### DATASET SECTION
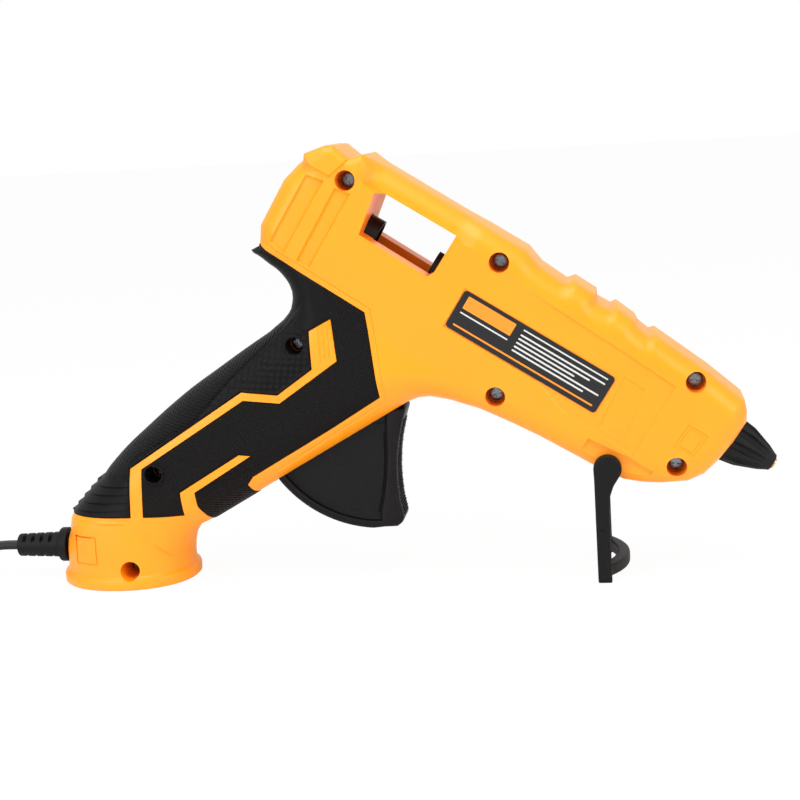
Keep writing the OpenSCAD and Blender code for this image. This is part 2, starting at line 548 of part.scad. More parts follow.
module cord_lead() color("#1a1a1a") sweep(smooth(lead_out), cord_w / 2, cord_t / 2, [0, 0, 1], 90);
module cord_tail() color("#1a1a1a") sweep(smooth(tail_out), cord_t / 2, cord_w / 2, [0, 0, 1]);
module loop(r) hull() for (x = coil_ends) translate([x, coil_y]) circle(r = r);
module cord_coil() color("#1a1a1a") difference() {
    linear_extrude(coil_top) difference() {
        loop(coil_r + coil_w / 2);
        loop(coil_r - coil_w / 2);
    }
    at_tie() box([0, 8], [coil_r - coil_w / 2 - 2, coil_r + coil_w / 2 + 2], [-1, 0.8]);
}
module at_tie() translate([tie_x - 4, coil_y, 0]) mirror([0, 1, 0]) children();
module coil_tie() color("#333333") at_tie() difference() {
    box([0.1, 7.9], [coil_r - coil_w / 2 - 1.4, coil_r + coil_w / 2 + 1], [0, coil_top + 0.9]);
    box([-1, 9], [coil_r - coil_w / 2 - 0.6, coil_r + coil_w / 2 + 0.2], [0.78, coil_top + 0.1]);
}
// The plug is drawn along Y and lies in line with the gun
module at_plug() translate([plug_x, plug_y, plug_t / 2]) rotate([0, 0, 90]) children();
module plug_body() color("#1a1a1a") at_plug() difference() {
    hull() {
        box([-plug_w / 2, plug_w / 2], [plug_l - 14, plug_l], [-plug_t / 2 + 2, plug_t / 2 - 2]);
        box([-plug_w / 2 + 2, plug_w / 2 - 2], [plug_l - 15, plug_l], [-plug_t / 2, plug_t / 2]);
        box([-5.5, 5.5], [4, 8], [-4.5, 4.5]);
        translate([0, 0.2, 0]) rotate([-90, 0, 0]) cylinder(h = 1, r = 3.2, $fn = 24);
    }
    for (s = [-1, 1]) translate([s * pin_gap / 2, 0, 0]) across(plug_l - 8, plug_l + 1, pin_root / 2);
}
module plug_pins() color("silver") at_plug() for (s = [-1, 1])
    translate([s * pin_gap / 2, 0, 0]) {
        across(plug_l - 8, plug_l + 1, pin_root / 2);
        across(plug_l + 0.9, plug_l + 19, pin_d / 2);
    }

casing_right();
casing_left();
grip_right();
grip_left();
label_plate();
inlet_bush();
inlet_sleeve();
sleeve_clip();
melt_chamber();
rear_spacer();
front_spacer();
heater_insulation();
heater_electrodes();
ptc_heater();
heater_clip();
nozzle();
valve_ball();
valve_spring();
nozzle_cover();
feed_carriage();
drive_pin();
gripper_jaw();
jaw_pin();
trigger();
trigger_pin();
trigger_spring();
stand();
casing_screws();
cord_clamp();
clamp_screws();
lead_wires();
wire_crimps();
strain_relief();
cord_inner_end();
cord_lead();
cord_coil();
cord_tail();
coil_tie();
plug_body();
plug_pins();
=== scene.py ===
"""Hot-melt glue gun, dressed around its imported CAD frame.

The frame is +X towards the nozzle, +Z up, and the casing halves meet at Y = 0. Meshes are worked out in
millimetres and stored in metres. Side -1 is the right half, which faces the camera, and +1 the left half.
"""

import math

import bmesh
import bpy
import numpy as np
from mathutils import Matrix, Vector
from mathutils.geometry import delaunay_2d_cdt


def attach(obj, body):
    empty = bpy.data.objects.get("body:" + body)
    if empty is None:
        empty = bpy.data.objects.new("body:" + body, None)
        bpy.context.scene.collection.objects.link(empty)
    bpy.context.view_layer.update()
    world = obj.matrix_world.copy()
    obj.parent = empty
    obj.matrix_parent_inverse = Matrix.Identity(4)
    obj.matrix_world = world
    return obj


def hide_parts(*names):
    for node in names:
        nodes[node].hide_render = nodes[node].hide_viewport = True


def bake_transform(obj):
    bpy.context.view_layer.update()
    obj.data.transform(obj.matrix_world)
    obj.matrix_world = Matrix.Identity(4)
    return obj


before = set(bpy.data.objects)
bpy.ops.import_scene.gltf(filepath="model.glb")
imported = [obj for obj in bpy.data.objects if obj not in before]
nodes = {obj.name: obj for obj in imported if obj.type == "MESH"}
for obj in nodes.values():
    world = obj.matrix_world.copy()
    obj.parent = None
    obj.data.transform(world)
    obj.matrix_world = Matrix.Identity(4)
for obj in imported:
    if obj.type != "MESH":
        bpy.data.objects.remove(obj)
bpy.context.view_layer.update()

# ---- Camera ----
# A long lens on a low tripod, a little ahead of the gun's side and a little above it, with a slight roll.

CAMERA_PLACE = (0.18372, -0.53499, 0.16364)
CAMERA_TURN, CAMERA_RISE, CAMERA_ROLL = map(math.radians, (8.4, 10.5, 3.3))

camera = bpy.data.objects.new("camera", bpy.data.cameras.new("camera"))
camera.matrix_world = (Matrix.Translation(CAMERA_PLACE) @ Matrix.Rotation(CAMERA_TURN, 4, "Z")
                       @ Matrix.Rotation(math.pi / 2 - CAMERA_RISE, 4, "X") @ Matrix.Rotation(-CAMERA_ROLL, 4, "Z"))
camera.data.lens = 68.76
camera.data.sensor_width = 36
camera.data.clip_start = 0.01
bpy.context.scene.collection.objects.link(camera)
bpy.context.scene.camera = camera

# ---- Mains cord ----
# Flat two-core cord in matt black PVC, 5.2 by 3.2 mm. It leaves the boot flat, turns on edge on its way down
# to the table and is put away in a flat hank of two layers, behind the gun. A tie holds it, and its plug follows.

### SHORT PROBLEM
Transcribe word for word the lines from the one holding "casing_right();" through the one holding "bpy.context.scene.collection.objects.link(empty)". Include both, and add nothing.

### RESPONSE TO THIS TASK
casing_right();
casing_left();
grip_right();
grip_left();
label_plate();
inlet_bush();
inlet_sleeve();
sleeve_clip();
melt_chamber();
rear_spacer();
front_spacer();
heater_insulation();
heater_electrodes();
ptc_heater();
heater_clip();
nozzle();
valve_ball();
valve_spring();
nozzle_cover();
feed_carriage();
drive_pin();
gripper_jaw();
jaw_pin();
trigger();
trigger_pin();
trigger_spring();
stand();
casing_screws();
cord_clamp();
clamp_screws();
lead_wires();
wire_crimps();
strain_relief();
cord_inner_end();
cord_lead();
cord_coil();
cord_tail();
coil_tie();
plug_body();
plug_pins();
=== scene.py ===
"""Hot-melt glue gun, dressed around its imported CAD frame.

The frame is +X towards the nozzle, +Z up, and the casing halves meet at Y = 0. Meshes are worked out in
millimetres and stored in metres. Side -1 is the right half, which faces the camera, and +1 the left half.
"""

import math

import bmesh
import bpy
import numpy as np
from mathutils import Matrix, Vector
from mathutils.geometry import delaunay_2d_cdt


def attach(obj, body):
    empty = bpy.data.objects.get("body:" + body)
    if empty is None:
        empty = bpy.data.objects.new("body:" + body, None)
        bpy.context.scene.collection.objects.link(empty)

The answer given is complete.